Do masks prevent viral infection?

by Taylor Kish

Pittsboro, NC – No.  I’ve seen so many masks worn improperly (e.g. poor fitting, wrong kind). Coronavirus can attach to our eyeballs, hands, skin, hair, clothing. The coronavirus is less than one micron. Coronavirus can float right through the fibers in almost all masks like you walk through a garage door. Coronavirus can stick and accumulate to the fibers in your mask, scarf, balaclava, etc. and break free later.

photo created by freepik

HEPA filters that filter out 99 percent of the air that flows through that filter miss most of the viruses we are exposed to every day.

We’ve been told our whole lives wearing a mask will not keep you from being infected. We’ve been told again and again to wash our hands and don’t touch our faces. Thinking a mask will “keep you safe,” or the lack of one will kill somebody, is irrational.

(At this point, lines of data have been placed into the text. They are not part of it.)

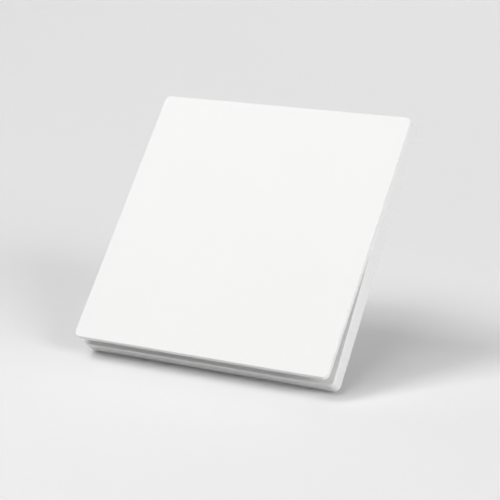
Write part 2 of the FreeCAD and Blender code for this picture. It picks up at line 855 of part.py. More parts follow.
def return_springs():
    """Two steel strips, pegged to the deck, that lean on the rocker's underside."""
    strips = []
    for x in (-spring_x, spring_x):
        left = x - spring_width / 2
        right = x + spring_width / 2
        back = deck_thickness
        front = deck_thickness + spring_strip
        section = Part.makePolygon([Vector(left, -back, spring_root), Vector(right, -back, spring_root),
                                    Vector(right, -front, spring_root), Vector(left, -front, spring_root),
                                    Vector(left, -back, spring_root)])
        strip = spring_path(x).makePipeShell([section], True, False)
        hole = disc(spring_peg_radius + spring_peg_gap, 0, front + over, x, spring_root - spring_foot / 2)
        strips.append(strip.cut(hole))
    return Part.makeCompound(strips)


def rubber_bumpers():
    """Four soft stops in their cups."""
    places = [(x, z) for x in (-stop_x, stop_x) for z in (-stop_z(), stop_z())]
    return Part.makeCompound([disc(stop_radius, stop_face() - stop_height, stop_face(), x, z)
                              for x, z in places])


def cover_screws():
    """Four countersunk screws with a cross recess, driven from behind."""
    screws = []
    for x, z in screw_places():
        head = Part.makeCone(screw_head_radius, screw_radius, screw_head_height,
                             Vector(x, -screw_sunk, z), TO_ROOM)
        screw = joined([head, disc(screw_radius, screw_sunk + screw_head_height / 2, screw_length, x, z)])
        long = screw_recess_length / 2
        narrow = screw_recess_width / 2
        for half_x, half_z in ((long, narrow), (narrow, long)):
            screw = screw.cut(block(x - half_x, x + half_x, z - half_z, z + half_z, 0,
                                    screw_sunk + screw_recess_depth))
        screws.append(screw)
    return Part.makeCompound(screws)


def adhesive_pads():
    """Two foam tapes in the pockets of the back."""
    return Part.makeCompound([round_block(tape_width / 2, tape_height / 2, 0, tape_thickness, tape_corner,
                                          0, z) for z in (-tape_centre, tape_centre)])


nodes = {
    "base_frame": base_frame(),
    "inner_cover": inner_cover(),
    "cover_screws": cover_screws(),
    "adhesive_pads": adhesive_pads(),
    "rubber_bumpers": rubber_bumpers(),
    "return_springs": return_springs(),
    "rocker": rocker(),
    "press_lever": press_lever(),
    "leaf_spring": leaf_spring(),
    "magnet_holder": magnet_holder(),
    "magnet": magnet(),
    "front_pole_plate": pole_plate(1),
    "rear_pole_plate": pole_plate(-1),
    "pivot_rod": pivot_rod(),
    "iron_core": iron_core(),
    "coil_bobbin": coil_bobbin(),
    "coil_winding": coil_winding(),
    "coil_terminals": coil_terminals(),
    "circuit_board": circuit_board(),
    "radio_chip": chip(board_left + radio_x, radio_z, radio_size, radio_size, radio_rise),
    "crystal": chip(board_left + crystal_x, radio_z, crystal_width, crystal_height, crystal_rise),
    "rectifier": rectifier(),
    "storage_capacitors": storage_capacitors(),
    "chip_capacitors": chip_capacitors(),
    "inductor": inductor(),
    "antenna": antenna(),
}

os.makedirs("parts", exist_ok=True)
for name, shape in nodes.items():
    shape.exportStep("parts/" + name + ".step")
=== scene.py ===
import math

import bpy
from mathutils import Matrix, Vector


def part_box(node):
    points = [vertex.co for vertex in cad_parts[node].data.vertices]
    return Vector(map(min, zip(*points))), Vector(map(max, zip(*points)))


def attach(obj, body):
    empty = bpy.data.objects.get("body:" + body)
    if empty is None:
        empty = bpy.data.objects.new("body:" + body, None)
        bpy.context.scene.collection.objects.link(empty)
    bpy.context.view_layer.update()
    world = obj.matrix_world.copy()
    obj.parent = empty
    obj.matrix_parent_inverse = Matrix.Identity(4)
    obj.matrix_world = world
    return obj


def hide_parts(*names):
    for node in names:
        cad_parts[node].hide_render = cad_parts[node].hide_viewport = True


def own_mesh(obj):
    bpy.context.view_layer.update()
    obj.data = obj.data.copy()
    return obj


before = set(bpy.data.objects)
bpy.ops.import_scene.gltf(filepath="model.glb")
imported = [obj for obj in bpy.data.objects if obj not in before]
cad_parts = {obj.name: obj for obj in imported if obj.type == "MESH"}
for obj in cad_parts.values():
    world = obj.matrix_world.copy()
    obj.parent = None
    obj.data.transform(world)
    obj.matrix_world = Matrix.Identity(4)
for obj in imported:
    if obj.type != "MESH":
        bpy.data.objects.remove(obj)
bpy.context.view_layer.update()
bpy.ops.object.select_all(action="DESELECT")


# The base: a square surround with a deck, bearings and a well for the mechanism, moulded in one piece.
# White ABS with a fine spark-eroded grain; the ejector pins leave shallow round marks on its back.


class Signal:
    """A shader socket. Arithmetic on it adds Math nodes to its graph."""

    def __init__(self, graph, socket):
        self.graph = graph
        self.socket = socket

    def combine(self, operation, first, second):
        return self.graph.node("ShaderNodeMath", {"operation": operation}, {0: first, 1: second})["Value"]

    def __add__(self, other):
        return self.combine("ADD", self, other)

    def __radd__(self, other):
        return self.combine("ADD", other, self)

    def __mul__(self, other):
        return self.combine("MULTIPLY", self, other)

    def __rmul__(self, other):
        return self.combine("MULTIPLY", other, self)

    def __gt__(self, other):
        return self.combine("GREATER_THAN", self, other)


class Node:
    """One shader node, whose outputs are read by name."""

    def __init__(self, graph, made):
        self.graph = graph
        self.made = made

    def __getitem__(self, output):
        return Signal(self.graph, self.made.outputs[output])


class Graph:
    """The nodes of a material, or of the world."""

    def __init__(self, tree):
        self.tree = tree

    def node(self, kind, settings=None, sockets=None):
        """Adds a node: its settings first, then the values or links of its sockets."""
        made = self.tree.nodes.new(kind)
        for key, value in (settings or {}).items():
            setattr(made, key, value)
        for key, value in (sockets or {}).items():
            self.feed(made.inputs[key], value)
        return Node(self, made)

    def feed(self, target, value):
        """Links a signal to a socket, or sets the socket's own value."""
        if isinstance(value, Signal):
            self.tree.links.new(value.socket, target)
        elif isinstance(value, tuple) and len(value) == 3 and target.type == "RGBA":
            target.default_value = (*value, 1.0)
        else:
            target.default_value = value


class Finish(Graph):
    """A procedural material on one Principled shader, with its fixed values set on the sockets."""

    def __init__(self, name, roughness=0.5, **fixed):
        self.material = bpy.data.materials.new(name)
        self.material.use_nodes = True
        super().__init__(self.material.node_tree)
        self.shader = self.tree.nodes["Principled BSDF"]
        self.shader.inputs["Roughness"].default_value = roughness
        for socket, value in fixed.items():
            self.shader.inputs[socket.replace("_", " ")].default_value = value
        self.place = self.node("ShaderNodeTexCoord")["Object"]

    def noise(self, scale, detail=2.0, seed=0.0, stretch=(1.0, 1.0, 1.0)):
        """Soft cloudy noise from 0 to 1, in waves per metre, drawn out where stretch is small."""
        moved = self.node("ShaderNodeMapping", {}, {"Vector": self.place, "Location": (seed, seed, seed),
                                                    "Scale": stretch})
        return self.node("ShaderNodeTexNoise", {}, {"Vector": moved["Vector"], "Scale": scale,
                                                    "Detail": detail})["Fac"]

    def along(self, axis):
        """The place along one axis, in metres."""
        return self.node("ShaderNodeSeparateXYZ", {}, {"Vector": self.place})[axis]

    def blend(self, share, first, second):
        """A colour between two colours."""
        mix = self.node("ShaderNodeMix", {"data_type": "RGBA"})
        self.feed(mix.made.inputs[0], share)
        self.feed(mix.made.inputs[6], first)
        self.feed(mix.made.inputs[7], second)
        return Signal(self, mix.made.outputs[2])

    def colour(self, value):
        self.feed(self.shader.inputs["Base Color"], value)

    def roughness(self, value):
        self.feed(self.shader.inputs["Roughness"], value)

    def bump(self, height, depth):
        """Raises the surface by a height signal, in metres at full height."""
        bumped = self.node("ShaderNodeBump", {}, {"Height": height, "Distance": depth, "Strength": 1.0})
        self.feed(self.shader.inputs["Normal"], bumped["Normal"])


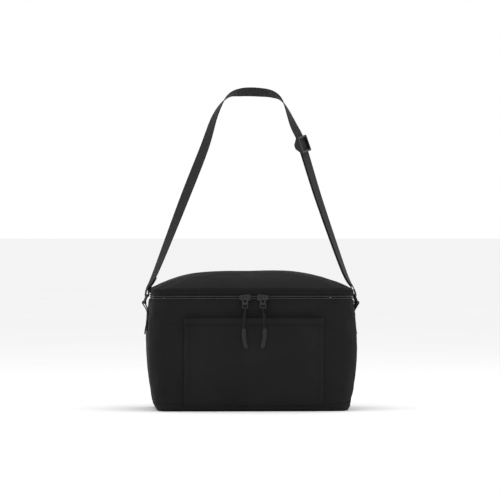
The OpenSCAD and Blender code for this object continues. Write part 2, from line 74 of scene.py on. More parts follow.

We’ve become immune to a lot of bugs over 100,000 generations. God gave us bugs and viruses. Stay home if you are at greater risk. Eighty percent of those infected and positive in New York City were staying home. Wearing masks and gloves reduces our immune systems. Our immune systems become “lazy”; less challenged so less effective. Our immune systems need to be challenged all the time or we become more susceptible.

If everyone in America wore masks, washed their hands, never touched their faces, practiced social distancing, sterilized every surface, we will still be exposed to viruses and infection and we would more likely succumb.

Dr. Dykers can remember the Hong Kong Flu in 1968 accompanied by Dr. Paul Ehrlich warning of the “population bomb.” 52 years later Dr. Ehrlich is still wrong. If one virus don’t get ya, the next one. . .might. . .not?

Masks have become a terribly effective declaration of FEAR. Fear of sickness and death which have been with us from before the beginning.  I recommend we let go of the fear, set our hearts and minds, eyes and ears on God, and walk boldly into the sunlight like a child of God. A good attitude and laughter are often the best preventive medicine.